After serving as an army surgeon, he settled in Edinburgh, and conceived the design of establishing a medical faculty at the University, along with George Drummond, Lord Provost. They realised that Leiden's medical students brought wealth to that town, and used this as a model for repairing that part of Edinburgh's fortunes which had been lost after the Union of 1707 when the aristocracy moved their social focus to London.〔Lynch, Michael (2011). ''Oxford Companion to Scottish History''. pp. 141 - 142. Oxford University Press. ISBN 978-0-19-923482-0.〕
John was educated in physic and surgery being apprenticed to William Borthwick, surgeon, and after 1689 to the famous Dr Christopher Irvine. He got part of his training at Leiden University, which he entered on October 11, 1692 On March 7, 1695 he was commissioned Surgeon General Sir Henry Belasyse's Regiment of Foot, the 6th Warwickshire Regiment. During that spring they were in camp between Bruges and Ghent and later in that year they took part in the siege of Namur under the personal command of King William III of Great Britain.
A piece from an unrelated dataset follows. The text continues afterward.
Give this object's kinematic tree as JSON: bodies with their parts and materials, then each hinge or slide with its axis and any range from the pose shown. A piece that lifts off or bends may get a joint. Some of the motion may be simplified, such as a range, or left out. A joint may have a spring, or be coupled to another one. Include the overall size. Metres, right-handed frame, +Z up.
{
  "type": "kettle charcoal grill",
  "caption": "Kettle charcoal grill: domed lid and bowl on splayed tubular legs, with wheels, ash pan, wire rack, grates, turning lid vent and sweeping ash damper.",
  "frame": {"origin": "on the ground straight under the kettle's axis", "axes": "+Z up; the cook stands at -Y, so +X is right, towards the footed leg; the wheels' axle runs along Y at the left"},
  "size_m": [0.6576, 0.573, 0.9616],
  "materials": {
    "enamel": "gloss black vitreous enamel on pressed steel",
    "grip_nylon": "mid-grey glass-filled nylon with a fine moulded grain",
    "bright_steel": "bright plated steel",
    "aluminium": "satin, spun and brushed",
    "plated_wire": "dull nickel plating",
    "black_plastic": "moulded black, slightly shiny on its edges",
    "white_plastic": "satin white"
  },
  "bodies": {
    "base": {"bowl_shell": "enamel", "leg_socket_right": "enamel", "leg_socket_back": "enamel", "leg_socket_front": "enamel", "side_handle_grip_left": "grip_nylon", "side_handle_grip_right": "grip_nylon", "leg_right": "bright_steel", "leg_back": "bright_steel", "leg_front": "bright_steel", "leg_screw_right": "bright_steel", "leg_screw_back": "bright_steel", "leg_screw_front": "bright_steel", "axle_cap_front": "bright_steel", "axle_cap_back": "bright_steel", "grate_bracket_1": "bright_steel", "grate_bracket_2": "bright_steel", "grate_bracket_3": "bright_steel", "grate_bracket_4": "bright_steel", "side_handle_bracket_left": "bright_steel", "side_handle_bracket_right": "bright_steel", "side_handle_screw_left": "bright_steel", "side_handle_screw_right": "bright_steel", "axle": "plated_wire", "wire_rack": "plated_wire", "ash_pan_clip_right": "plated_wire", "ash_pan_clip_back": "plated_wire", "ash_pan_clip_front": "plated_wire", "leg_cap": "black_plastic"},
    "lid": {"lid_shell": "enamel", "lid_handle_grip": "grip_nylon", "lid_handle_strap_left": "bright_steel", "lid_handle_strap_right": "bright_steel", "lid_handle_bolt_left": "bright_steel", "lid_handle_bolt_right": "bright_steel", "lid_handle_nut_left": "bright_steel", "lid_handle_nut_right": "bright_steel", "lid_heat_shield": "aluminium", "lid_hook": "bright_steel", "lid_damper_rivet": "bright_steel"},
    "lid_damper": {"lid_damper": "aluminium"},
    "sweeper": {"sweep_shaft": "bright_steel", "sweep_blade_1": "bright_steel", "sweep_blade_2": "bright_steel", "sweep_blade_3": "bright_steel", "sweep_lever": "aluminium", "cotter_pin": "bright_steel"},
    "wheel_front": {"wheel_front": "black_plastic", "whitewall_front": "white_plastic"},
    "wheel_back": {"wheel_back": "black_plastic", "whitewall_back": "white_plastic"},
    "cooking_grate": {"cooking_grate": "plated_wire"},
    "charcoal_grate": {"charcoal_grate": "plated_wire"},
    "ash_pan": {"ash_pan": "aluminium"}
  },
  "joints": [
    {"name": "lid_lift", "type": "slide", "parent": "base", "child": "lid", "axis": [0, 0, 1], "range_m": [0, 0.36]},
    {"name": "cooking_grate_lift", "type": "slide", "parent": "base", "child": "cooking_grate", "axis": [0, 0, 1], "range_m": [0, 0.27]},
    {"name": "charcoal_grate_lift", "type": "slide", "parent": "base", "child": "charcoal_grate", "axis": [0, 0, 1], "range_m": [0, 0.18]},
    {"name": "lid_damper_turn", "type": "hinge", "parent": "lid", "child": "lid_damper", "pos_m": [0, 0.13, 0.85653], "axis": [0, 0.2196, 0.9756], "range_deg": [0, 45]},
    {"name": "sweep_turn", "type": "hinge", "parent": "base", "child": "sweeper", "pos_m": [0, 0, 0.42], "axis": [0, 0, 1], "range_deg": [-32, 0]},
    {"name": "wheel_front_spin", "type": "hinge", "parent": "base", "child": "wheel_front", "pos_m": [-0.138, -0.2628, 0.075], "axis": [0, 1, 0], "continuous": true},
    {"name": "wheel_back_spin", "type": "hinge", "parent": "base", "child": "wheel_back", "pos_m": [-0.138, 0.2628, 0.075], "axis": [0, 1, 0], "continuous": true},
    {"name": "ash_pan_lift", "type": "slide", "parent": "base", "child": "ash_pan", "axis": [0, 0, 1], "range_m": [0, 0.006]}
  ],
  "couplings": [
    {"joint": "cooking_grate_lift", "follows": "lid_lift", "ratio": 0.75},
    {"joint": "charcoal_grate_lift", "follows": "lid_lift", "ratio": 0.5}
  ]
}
In 1700 John Munro left the army and settled in Edinburgh. He was admitted to the Incorporation of Surgeons of Edinburgh on the 11th of March 1703. The Town Council appointed him to take charge of their sick pensioners. In 1712 and 1713 John was elected Deacon of the Surgeons, and in the same years was chosen Deacon Convenor of the Trades with a seat on the Town Council, as a gentleman, well affected to Her Majesty's Person and Government. On the ascension of King George I of Great Britain he gave his allegiance to the House of Hanover.〔Inglis, John Alexander. (1911). ''The Monros of Auchinbowie and Cognate Families''. Printed privately by T and A Constable in Edinurgh. Printers to His Majesty. 1911.〕
John educated his only son, Alexander Monro (primus), and secured his appointment in 1720 as the first Professor of Anatomy and Surgery. The plan was successful, and in the hundred and twenty-six years during which Alexander, his son, Alexander Monro (secundus) and grandson Alexander Monro (tertius) occupied the chair of anatomy, Edinburgh reached the first rank of medical schools.〔
John Munro died at Carrolside in 1740. His portrait by William Aikman hangs in the Surgeons' Hall, Edinburgh. John's descendants would succeed as heads of the Munro of Auchinbowie family.